It used to be that ordering a triple-layer chocolate fudge cake was the worst food felony you could commit in front of your girlfriends. Today, the forbidden-food list is as long as a Subway sandwich. Thanks largely to the Zone diet and the Atkin's diet (both of which condemn high carbohydrate counts), even chowing down on former "good" foods like bread, pasta, and rice can get you busted by your food-patrol buddies--or make you feel as if you've committed a crime.
And this, say experts, is a big problem. Women have become so hyperaware of every little thing they put on their plates and have added so many items to their list of no-no foods that they're seriously limiting what they can consume--and harming their health in the process. What's worse, when they do eat, women chastise themselves for hours or days over their "bad" food choices.
"If I eat foods I'm not supposed to, such as chocolate or even pasta, I feel bad for several days afterward," says Rhonda [*] 28. "It's hard not to dwell on it when I feel like I'm such a fat slob,"
Where does all this guilt come from? How did we develop such a warped relationship with food? Most women and health experts agree that a key driver of negative associations with particular foods is fad dieting, but the overwhelming amount of conflicting nutritional information that filters down to us through news reports, diet books, and the Internet doesn't help either. Are carbs evil or good for you? If fat's so terrible, should you eliminate it from your diet altogether?

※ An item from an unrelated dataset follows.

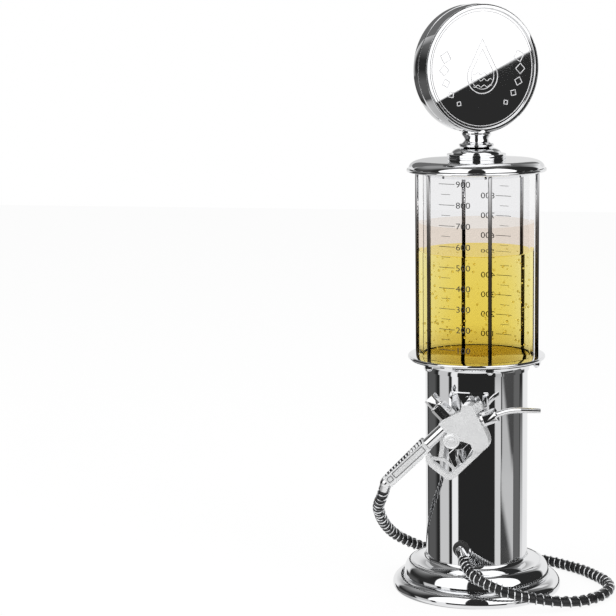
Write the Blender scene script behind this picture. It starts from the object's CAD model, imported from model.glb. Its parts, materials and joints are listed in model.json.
import bmesh
import bpy
import math
import numpy as np
from mathutils import Matrix, Vector
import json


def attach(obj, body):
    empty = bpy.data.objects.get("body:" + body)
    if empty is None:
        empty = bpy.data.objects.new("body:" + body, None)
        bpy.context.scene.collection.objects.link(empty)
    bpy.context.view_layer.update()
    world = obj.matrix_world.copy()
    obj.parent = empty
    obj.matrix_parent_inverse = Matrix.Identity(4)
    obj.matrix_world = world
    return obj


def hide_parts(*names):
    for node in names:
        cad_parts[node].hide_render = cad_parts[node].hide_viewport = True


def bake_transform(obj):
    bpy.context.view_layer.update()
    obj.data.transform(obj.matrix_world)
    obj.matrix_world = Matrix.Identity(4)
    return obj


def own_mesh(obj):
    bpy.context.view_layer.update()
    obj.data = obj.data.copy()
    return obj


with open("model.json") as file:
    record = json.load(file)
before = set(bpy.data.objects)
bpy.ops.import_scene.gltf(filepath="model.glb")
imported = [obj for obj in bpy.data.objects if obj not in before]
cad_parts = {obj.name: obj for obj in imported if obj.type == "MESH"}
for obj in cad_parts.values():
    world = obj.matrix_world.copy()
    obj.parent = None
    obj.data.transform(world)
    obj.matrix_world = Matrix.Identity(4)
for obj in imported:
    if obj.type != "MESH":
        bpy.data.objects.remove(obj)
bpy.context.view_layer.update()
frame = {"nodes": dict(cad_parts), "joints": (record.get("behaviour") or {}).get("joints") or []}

scene = bpy.context.scene
nodes = frame["nodes"]

# ---- Camera ----
# A long lens, a little above the sign's middle, looks slightly down at the dispenser
# from the front and a few degrees to its right.
picture_px = 616
lens_px = 1958.5
film_mm = 36
camera_at = (0.24982, -1.59493, 0.48987)
turn = math.radians(13.8755)
pitch = math.radians(8.814)
roll = math.radians(-0.7648)
look = Vector((-math.sin(turn) * math.cos(pitch), math.cos(turn) * math.cos(pitch), -math.sin(pitch)))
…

Then again, a lot of us want to know how to eat healthfully and lose weight at the same time, an even more befuddling challenge. Experts believe that this is why some women latch onto the diet of the moment--it tells you exactly what to eat and tries to sell you on the notion that it's also the optimal choice for your health. The problem, however, is that such diets are often unbalanced and superstrict. "There's a lot of hype surrounding these plans," says Edward Abramson, Ph.D., psychology professor at California State University at Chico and author of Emotional Eating. "They have novelty value, which is what makes them interesting and exciting, but most don't offer strategies for effective long-term weight-loss."
And they're so extreme that most of us can't stick to them for long--which just leads to more guilt. "These diets leave people feeling like they've failed and have no self-control when they succumb to certain forbidden foods," says Rex Birkmire, M.D., associate medical director at the Florida Hospital Center for Behavioral Health in Orlando, Florida. In fact, some people give in and go hog-wild simply because a food is considered taboo.